Exercise requirements -> Work out the number of lines containing "from". Answer with nothing but that number.

==============================

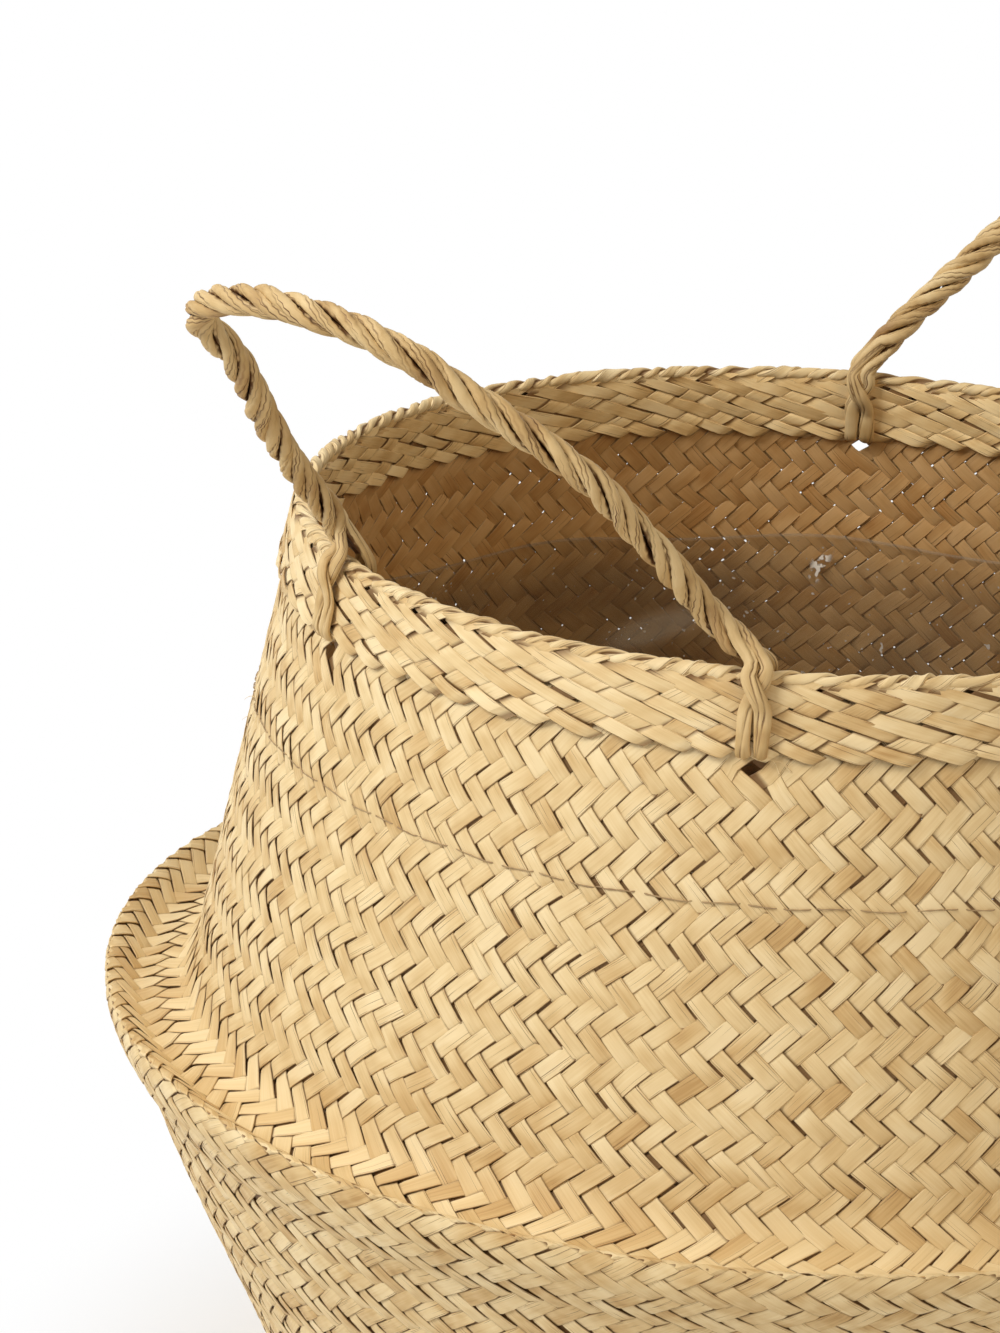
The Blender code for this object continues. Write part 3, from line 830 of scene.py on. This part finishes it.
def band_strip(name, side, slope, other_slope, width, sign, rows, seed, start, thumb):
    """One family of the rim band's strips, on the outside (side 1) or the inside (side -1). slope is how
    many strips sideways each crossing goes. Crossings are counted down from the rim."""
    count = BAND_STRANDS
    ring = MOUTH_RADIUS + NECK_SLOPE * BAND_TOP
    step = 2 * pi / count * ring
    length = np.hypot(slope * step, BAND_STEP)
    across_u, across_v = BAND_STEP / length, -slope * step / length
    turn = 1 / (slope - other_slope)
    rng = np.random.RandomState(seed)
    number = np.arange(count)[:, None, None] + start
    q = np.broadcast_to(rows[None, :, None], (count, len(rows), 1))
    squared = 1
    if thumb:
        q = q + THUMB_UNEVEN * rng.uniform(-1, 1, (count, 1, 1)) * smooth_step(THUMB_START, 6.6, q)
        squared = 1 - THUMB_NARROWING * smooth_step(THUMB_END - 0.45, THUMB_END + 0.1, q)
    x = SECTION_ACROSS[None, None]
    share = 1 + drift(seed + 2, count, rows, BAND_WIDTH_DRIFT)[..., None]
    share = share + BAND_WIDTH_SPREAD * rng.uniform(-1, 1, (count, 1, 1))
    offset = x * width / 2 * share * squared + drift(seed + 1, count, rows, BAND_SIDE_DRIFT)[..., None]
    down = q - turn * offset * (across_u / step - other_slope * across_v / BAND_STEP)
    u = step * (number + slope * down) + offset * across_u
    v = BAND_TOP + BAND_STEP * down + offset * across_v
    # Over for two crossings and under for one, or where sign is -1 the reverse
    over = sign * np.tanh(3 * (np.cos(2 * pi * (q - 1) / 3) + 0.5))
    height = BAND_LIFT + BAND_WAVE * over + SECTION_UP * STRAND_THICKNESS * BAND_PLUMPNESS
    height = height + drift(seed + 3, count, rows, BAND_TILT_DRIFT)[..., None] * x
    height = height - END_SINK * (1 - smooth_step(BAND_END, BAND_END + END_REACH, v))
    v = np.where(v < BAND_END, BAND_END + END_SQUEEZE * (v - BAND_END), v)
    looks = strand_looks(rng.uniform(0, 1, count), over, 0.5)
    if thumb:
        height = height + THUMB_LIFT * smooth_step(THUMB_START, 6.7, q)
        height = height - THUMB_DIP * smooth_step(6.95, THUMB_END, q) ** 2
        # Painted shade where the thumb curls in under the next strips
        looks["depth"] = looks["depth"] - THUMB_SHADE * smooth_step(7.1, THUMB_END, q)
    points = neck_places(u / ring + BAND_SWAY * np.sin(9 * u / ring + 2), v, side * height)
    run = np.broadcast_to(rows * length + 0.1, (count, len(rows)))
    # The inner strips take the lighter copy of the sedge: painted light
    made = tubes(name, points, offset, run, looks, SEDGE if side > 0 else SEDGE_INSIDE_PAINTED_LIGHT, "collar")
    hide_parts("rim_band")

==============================

Written solution -> 2